Reluctance to simplify interpretations. HROs take deliberate steps to comprehensively understand the work environment as well as a specific situation. They are cognizant that the operating environment is very complex, so they look across system boundaries to determine the path of problems (where they started, where they may end up) and value a diversity of experience and opinions.
Sensitivity to operations. HROs are continuously sensitive to unexpected changed conditions. They monitor the systems’ safety and security barriers and controls to ensure they remain in place and operate as intended. Situational awareness is extremely important to HROs.
Commitment to resilience. HROs develop the capability to detect, contain, and recover from errors. Errors will happen, but HROs are not paralyzed by them.
Deference to expertise. HROs follow typical communication hierarchy during routine operations, but defer to the person with the expertise to solve the problem during upset conditions. During a crisis, decisions are made at the front line and authority migrates to the person who can solve the problem, regardless of their hierarchical rank.
But in simpler terms:
Be proactive. Don't wait for something to go wrong before you take action. Look for potential problems and address them before they cause an accident.

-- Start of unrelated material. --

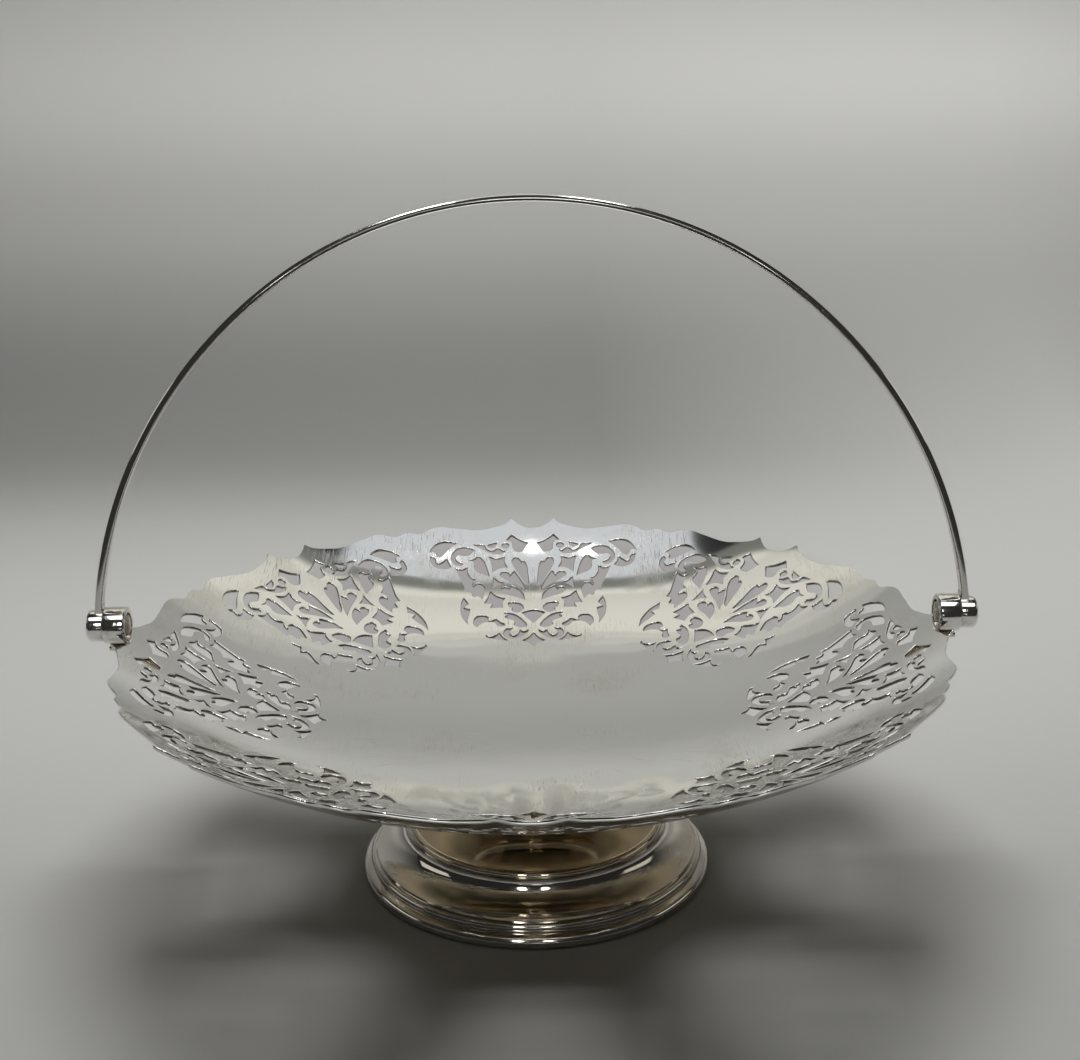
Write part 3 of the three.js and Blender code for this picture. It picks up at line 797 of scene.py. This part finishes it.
lug_profile = [
    (BORE, lug_outer),
    (BORE, lug_inner + RECESS_DEPTH),
    (RECESS_RADIUS, lug_inner + RECESS_DEPTH),
    (RECESS_RADIUS, lug_inner + RECESS_EDGE),
    (RECESS_RADIUS + RECESS_EDGE, lug_inner),
    *rounded(LUG_RADIUS - LUG_ROUND, lug_inner + LUG_ROUND, LUG_ROUND, -90, 5),
    *rounded(LUG_RADIUS - SOFT_EDGE, lug_outer - SOFT_EDGE, SOFT_EDGE, 0, 3),
]
knuckle_profile = [
    (0, knuckle_outer - CAP_THICK),
    (BORE, knuckle_outer - CAP_THICK),
    (BORE, knuckle_inner),
    *rounded(KNUCKLE_RADIUS - SOFT_EDGE, knuckle_inner + SOFT_EDGE, SOFT_EDGE, -90, 3),
    *rounded(KNUCKLE_RADIUS - KNUCKLE_ROUND, knuckle_outer - KNUCKLE_ROUND, KNUCKLE_ROUND, 0, 8),
    (0, knuckle_outer),
]
pin_profile = [
    (0, lug_inner),
    *rounded(PIN_HEAD - HEAD_ROUND, lug_inner + HEAD_ROUND, HEAD_ROUND, -90, 3),
    (PIN_HEAD, lug_inner + HEAD_THICK),
    (PIN_RADIUS, lug_inner + HEAD_THICK),
    (PIN_RADIUS, PIN_END),
    (0, PIN_END),
]
BARRELS = (
    ("lug", lug_profile, True, hinge_silver, "hinge_silver", "base", "hinge_lug"),
    ("knuckle", knuckle_profile, False, hinge_silver, "hinge_silver", "handle", "handle_knuckle"),
    ("pin", pin_profile, False, pin_silver, "pin_silver", "handle", "hinge_pin"),
)
for side, half_turn in (("right", False), ("left", True)):
    for kind, profile, closed, material, slot, body, node in BARRELS:
        barrel = laid_on_hinge(spun(profile, BARREL_STEPS, closed), half_turn)
        piece = piece_from(barrel, f"{kind}_{side}_turned", material)
        hand_over(piece, body, slot, f"{node}_{side}")

# %% [markdown]
# ## The strap under each barrel
# A barrel soldered to the thin rim alone would tear off, so a strap follows the underside of the
# wall and carries it. The strap is an outline in side view, extruded to its width, with its
# edges bevelled.

# %% Make the straps
STRAP_WIDTH, STRAP_THICK = 6.0, 1.6
STRAP_REACH = 12


def strap_outline(steps=8):
    starts = [lug_inner - STRAP_REACH + STRAP_REACH * step / steps for step in range(steps + 1)]
    upper = [under_dish(start, GAP / 3) for start in starts]
    level = HINGE_HEIGHT - LUG_RADIUS - GAP / 3
    last_x, last_z = upper[-1]
    upper += [(last_x + (level - last_z) / dish_slope(last_x), level), (lug_outer - 1, level)]
    return upper + [(x, z - STRAP_THICK) for x, z in upper[::-1]]


def strap():
    bm = bmesh.new()
    corners = [bm.verts.new((x * MM, -STRAP_WIDTH / 2 * MM, z * MM)) for x, z in strap_outline()]
    side = bm.faces.new(corners)
    grown = bmesh.ops.extrude_face_region(bm, geom=[side])["geom"]
    moved = [part for part in grown if isinstance(part, bmesh.types.BMVert)]
    bmesh.ops.translate(bm, verts=moved, vec=(0, STRAP_WIDTH * MM, 0))
    bmesh.ops.recalc_face_normals(bm, faces=bm.faces[:])
    crisp = [edge for edge in bm.edges if edge.calc_face_angle(0) > math.radians(40)]
    bmesh.ops.bevel(
        bm,
        geom=crisp,
        offset=SOFT_EDGE * MM,
        affect="EDGES",
        segments=2,
        profile=0.5,
        material=-1,
    )
    return bm


for side, half_turn in (("right", False), ("left", True)):
    bm = turned(strap(), math.pi, "Z") if half_turn else strap()
    piece = piece_from(bm, f"strap_{side}_bevelled", strap_silver)
    hand_over(piece, "base", "hinge_silver", f"lug_bracket_{side}")

# %% [markdown]
# ## The bow
# The handle is one flat strip, bent on edge: a round arch over the middle, and legs that open out
# more gently to the hinges. It is a section carried along a curve. The strip is a little wider at
# the top, where the hand takes it, and each foot flares into its barrel with a small fillet.

# %% Sweep the bow
BOW_RADIUS, BOW_THICK, BOW_ROUND = 138.8, 2.3, 0.5
BOW_WIDTH_HINGE, BOW_WIDTH_TOP = 4.2, 6.0
FOOT_INSET, FILLET_DEPTH, FILLET_HEIGHT = 0.95, 1.3, 4.5
ARCH_END = math.radians(53)
foot_x = HINGE_SPLIT + (GAP + KNUCKLE_LENGTH) / 2 - FOOT_INSET
foot_rise = KNUCKLE_RADIUS - BOW_THICK / 2
spread = foot_x - BOW_RADIUS * math.cos(ARCH_END)
drop = BOW_RADIUS * math.sin(ARCH_END) - foot_rise
leg_end = 2 * math.atan(spread / drop) - ARCH_END
leg_radius = drop / (math.sin(ARCH_END) - math.sin(leg_end))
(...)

Think critically. Don't take things at face value. Question everything and look for the root cause of problems.
Be flexible. Things don't always go according to plan. Be prepared to adapt and change your plans as needed.
Communicate openly. Share information with everyone involved in the operation. This will help to prevent accidents and improve safety.
Value expertise. Listen to the people who know the most about a particular situation. They may have the best ideas for how to prevent an accident.
Bottom line: improving or sustaining security in any organization requires effort. The level of effort depends on the alignment with the organization’s incentive structure. This structure might not appear wholly rational depending on your perspective so you have to analyze it, work with it or adjust it to get it aligned with your goals.